Delaying abandonment costs

Towards the end of the reservoir life cycle, high-fidelity 3-D surveys, calibrated and inverted to rock and fluid properties, can enhance late-stage development programs. Guided by seismic information specific to their reservoirs, asset teams are able to target small compartments efficiently and identify attic hydrocarbons, which can then be recovered at low marginal cost. Further, the same seismic survey can be used for near-field "exploration" to find hydrocarbons on the flanks, above or below, the reservoir at minimal finding cost. This approach extends field life, makes use of existing production facilities, delays abandonment costs and boosts overall return on investment.

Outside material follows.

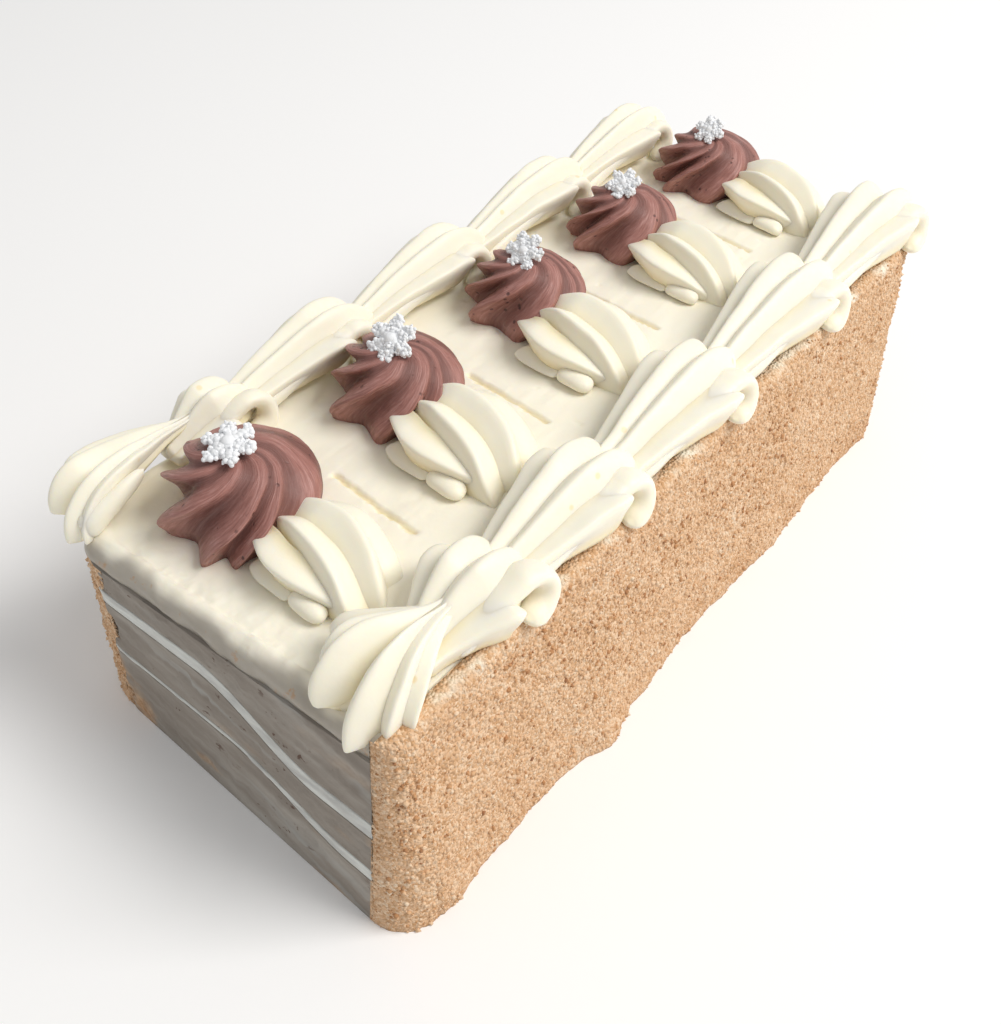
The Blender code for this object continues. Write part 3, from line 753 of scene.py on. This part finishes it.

A survey was acquired over a mature field in the Brent Province of the North Sea with the objective of improving the characterization of the interwell region and so target bypassed hydrocarbons. If successful, the impact would be to help maximize recoverable reserves and extend the economic life of the field. Processing and inversion provided a clear and sharp fit with the existing well data, giving increased confidence in the inversion results. Further, the improved spatial and temporal resolution has allowed the operator to map the fine geological details within the reservoir and enabled, for the first time, mapping of individual sand bodies. This has greatly improved confidence in well planning and may extend the economic life of the field.

Summary

Every hydrocarbon-producing basin presents its own opportunities and challenges. Modern seismic methods help operators boost the net present value of their field and resolve specific problems such as right-sizing facilities, optimizing infill drilling and locating bypassed zones. The seismic techniques that operators choose to apply will, naturally, reflect their needs and the characteristics of the asset. In underexplored regions, seismic technology will continue to be an indispensable tool for exploration and field delineation. However, in developing and maturing oil provinces, new seismic technologies are being engineered and used as flexible tools for reservoir management and optimization.